→ Task objective: Repeat every line, exactly, from the very first through the one where "return [Vector((side *" appears. Add nothing else.

+ + +

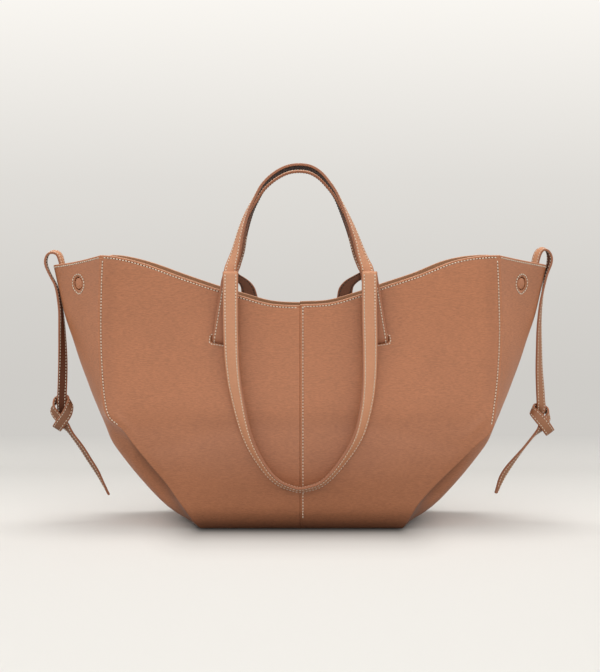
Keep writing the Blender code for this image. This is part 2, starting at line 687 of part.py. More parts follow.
def tie_points(side, shares):
    return [Vector((side * TIP_HALF_WIDTH * x, 0.0, TIP_HEIGHT * z)) for x, z in shares]


def outward_normals(points, side, end_turn):
    """Face directions of a tie: outward at its start, turned to the front by the end."""
    last = len(points) - 1
    normals = []
    for i in range(last + 1):
        tangent = (points[min(i + 1, last)] - points[max(i - 1, 0)]).normalized()
        outward = Vector((-tangent.z, 0.0, tangent.x)) * -side
        turn = end_turn * min(1.0, 1.6 * i / last)**2
        normals.append(outward * math.cos(turn) + Vector((0.0, -1.0, 0.0)) * math.sin(turn))
    return normals


def build_tie_anchor(side_name):
    """A leather wedge sewn into the fold of the wing, which the tie's end is stitched to."""
    side = SIDES[side_name]
    centre_u = 2.0 if side > 0.0 else 6.0
    top = TIP_HEIGHT - TIE_ANCHOR_TOP_MARGIN
    low = top - TIE_ANCHOR_DROP
    root = LEFT_TIE_ROOT_SHARES if side < 0.0 else RIGHT_TIE_ROOT_SHARES
    path = smooth_path(tie_points(side, root), TIE_SEGMENTS)
    rows = 4
    sections = []
    for j in range(rows + 1):
        height = low + (top - low) * j / rows
        strap_x = min(path, key=lambda p: abs(p.z - height)).x
        face_x = strap_x + side * (TIE_THICKNESS / 2.0 + SEWN_GAP)
        section = []
        fold_share = 1.0 - GUSSET_COLUMN_SHARES[-2]
        for u in (centre_u - fold_share, centre_u, centre_u + fold_share):
            section.append(wall(u, up_at_height(u, height), WALL_THICKNESS + TIE_ANCHOR_CLEARANCE))
        span = TIE_WIDTH / 2.0
        order = [Vector((face_x, math.copysign(span, section[-1].y), height)),
                 Vector((face_x, math.copysign(span, section[0].y), height))]
        sections.append([Vector((p.x, p.y, height)) for p in section] + order)
    count = len(sections[0])
    vertices = [p for section in sections for p in section]
    faces = [tuple(range(count)), tuple(range(rows * count + count - 1, rows * count - 1, -1))]
    for j in range(rows):
        for k in range(count):
            n = (k + 1) % count
            faces.append((j * count + k, j * count + n, (j + 1) * count + n, (j + 1) * count + k))
    add_object(side_name + "_tie_anchor", vertices, faces, "inner_leather")


def rounded_box(name, centre, size, tilt, material, parent):
    """A box with bevelled edges, turned about the front-to-back axis."""
    across, upward, outward = Vector((1.0, 0.0, 0.0)), Vector((0.0, 0.0, 1.0)), Vector((0.0, 1.0, 0.0))
    turn = Matrix.Rotation(tilt, 3, "Y")
    corners, faces = box_shape(Vector(), turn @ across, turn @ upward, outward, size.x, size.z, size.y)
    obj = add_object(name, [centre + c for c in corners], faces, material, parent)
    bevel = obj.modifiers.new("soft_edges", "BEVEL")
    bevel.width = KNOT_EDGE_RADIUS
    bevel.segments = 2
    return obj


def build_tie(side_name):
    """A side tie: the end over the rim, the drop, the knot and the tail below it."""
    side = SIDES[side_name]
    left = side < 0.0
    root = tie_points(side, LEFT_TIE_ROOT_SHARES if left else RIGHT_TIE_ROOT_SHARES)
    drop = tie_points(side, LEFT_TIE_DROP_SHARES if left else RIGHT_TIE_DROP_SHARES)
    tail = tie_points(side, LEFT_TAIL_SHARES if left else RIGHT_TAIL_SHARES)
    knot = tie_points(side, (LEFT_KNOT_SHARES if left else RIGHT_KNOT_SHARES,))[0]
    build_tie_anchor(side_name)
    root_path = smooth_path(root, TIE_SEGMENTS)
    ending = (root_path[-1] - root_path[-2]).normalized()
    root_path = root_path[:-2] + [root_path[-1] - ending * (TIE_THICKNESS / 2.0 + SEWN_GAP)]
    ribbon(side_name + "_tie_root", root_path, outward_normals(root_path, side, 0.0), TIE_WIDTH,
           TIE_THICKNESS, "strap_leather")
    pivot = add_pivot(side_name + "_tie_pivot", root[-1])
    core_half = KNOT_HEIGHT * KNOT_CORE_SHARE / 2.0
    drop_path = smooth_path(drop + [knot + Vector((0.0, 0.0, core_half + SEWN_GAP))], TIE_SEGMENTS)
    ribbon(side_name + "_tie_drop", drop_path, outward_normals(drop_path, side, math.radians(90.0)),
           TIE_WIDTH, TIE_THICKNESS, "strap_leather", pivot, round_start=True, level_ends=(-1,))
    core = rounded_box(side_name + "_tie_knot", knot,
                       Vector((KNOT_WIDTH * KNOT_CORE_SHARE, KNOT_DEPTH * KNOT_CORE_DEPTH_SHARE,
                               KNOT_HEIGHT * KNOT_CORE_SHARE)), 0.0, "strap_leather", pivot)
    reach = (KNOT_DEPTH - KNOT_BAND_THICKNESS) / 2.0
    for label, turn, depth in (("near_band", 1.0, -reach), ("far_band", -1.0, reach)):
        band = rounded_box(side_name + "_" + label, knot + Vector((0.0, depth, 0.0)),
                           Vector((KNOT_BAND_WIDTH, KNOT_BAND_THICKNESS, KNOT_HEIGHT)),
                           -side * turn * KNOT_BAND_TILT, None, pivot)
        band.hide_render = True
        band.display_type = "WIRE"
        union = core.modifiers.new(label, "BOOLEAN")
        union.operation = "UNION"
        union.object = band
    band_end = KNOT_HEIGHT / 2.0 + SEWN_GAP
    leaving = Vector((-side * math.sin(KNOT_BAND_TILT) * band_end, reach,
                      -math.cos(KNOT_BAND_TILT) * band_end))
    tail_path = smooth_path([knot + leaving] + tail, TIE_SEGMENTS // 2)
    ribbon(side_name + "_tie_tail", tail_path, outward_normals(tail_path, side, math.radians(50.0)),
           TIE_WIDTH, TIE_THICKNESS, "strap_leather", pivot)


def main():
    for obj in list(bpy.data.objects):
        bpy.data.objects.remove(obj, do_unlink=True)
    wall_pieces = build_wall()
    build_base()
    build_seam_tapes()
    for face_name in FACES:
        for side_name in SIDES:
            build_strap_corner(side_name, face_name, wall_pieces)
        build_handle(face_name)
    build_long_strap("front", FRONT_LOOP_SHARES, LONG_STRAP_DROP)
    build_long_strap("back", BACK_LOOP_SHARES, BACK_STRAP_DROP)
    for side_name in SIDES:
        build_magnets(side_name, wall_pieces)
        build_tie(side_name)
    bpy.context.view_layer.update()


main()
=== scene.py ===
"""Winged tan leather tote bag: the sewn leather, straps, knots, magnets and thread, and its studio.

Units are metres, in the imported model's frame: +Z is up, -Y is the front, and the origin is under the
middle of the base. The outline tables of the wall, the straps and the ties are those of the part.
"""
import json
import math

import bmesh
import bpy
import numpy as np
from bpy.props import FloatProperty, FloatVectorProperty, PointerProperty
from mathutils import Matrix, Vector


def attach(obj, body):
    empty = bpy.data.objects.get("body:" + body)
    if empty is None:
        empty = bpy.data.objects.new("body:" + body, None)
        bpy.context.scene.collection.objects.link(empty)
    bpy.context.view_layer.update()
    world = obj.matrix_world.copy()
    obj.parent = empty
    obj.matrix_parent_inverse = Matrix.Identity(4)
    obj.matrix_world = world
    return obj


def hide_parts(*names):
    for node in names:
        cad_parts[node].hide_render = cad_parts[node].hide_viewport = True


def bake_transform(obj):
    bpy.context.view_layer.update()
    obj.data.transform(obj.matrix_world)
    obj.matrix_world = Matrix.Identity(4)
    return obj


bl_info = {
    "name": "Winged leather tote bag",
    "version": (1, 0, 0),
    "blender": (4, 5, 0),
    "location": "3D View > Sidebar > Tote Bag",
    "description": "Builds the leather, straps, ties, magnets and thread of a winged tote bag",
    "category": "Object",
}

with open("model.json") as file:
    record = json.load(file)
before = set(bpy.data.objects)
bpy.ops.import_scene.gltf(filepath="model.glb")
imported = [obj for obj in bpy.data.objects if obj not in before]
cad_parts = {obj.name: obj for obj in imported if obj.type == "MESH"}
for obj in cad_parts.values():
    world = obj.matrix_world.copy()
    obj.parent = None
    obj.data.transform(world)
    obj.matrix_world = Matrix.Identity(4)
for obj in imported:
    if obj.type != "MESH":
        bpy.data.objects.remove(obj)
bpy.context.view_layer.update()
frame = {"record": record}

# Body of the bag
SEAM_HALF_WIDTH = 0.2080
SEAM_HEIGHT = 0.2850
TIP_HALF_WIDTH = 0.2640
TIP_HEIGHT = 0.2740
RIM_CENTRE_HEIGHT = 0.2360
BASE_HALF_DEPTH = 0.0700
VALLEY_DEPTH = 0.0150
WALL_THICKNESS = 0.0020
BASE_THICKNESS = 0.0020
BOARD_THICKNESS = 0.0024
SEWN_GAP = 0.0003
BOTTOM = BASE_THICKNESS + SEWN_GAP
SEAM_END_HEIGHT = 0.1100
FOOT_HEIGHT = 0.0100
FOOT_TUCK = 0.0028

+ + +

→ Answer for this exercise:
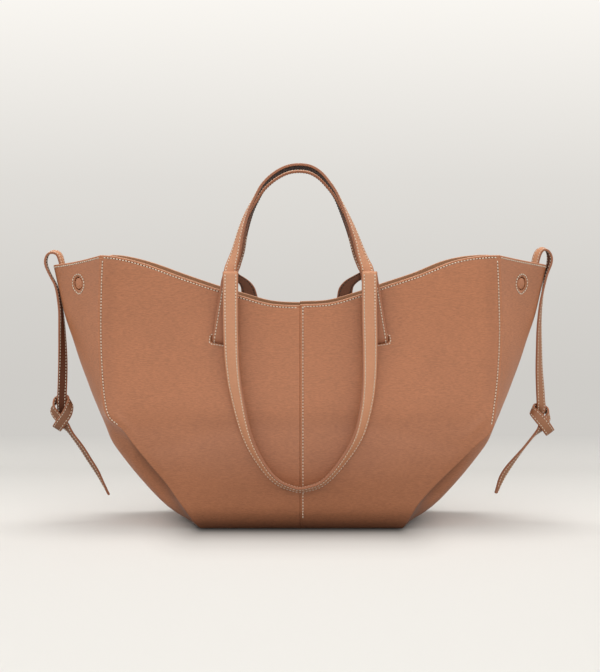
Keep writing the Blender code for this image. This is part 2, starting at line 687 of part.py. More parts follow.
def tie_points(side, shares):
    return [Vector((side * TIP_HALF_WIDTH * x, 0.0, TIP_HEIGHT * z)) for x, z in shares]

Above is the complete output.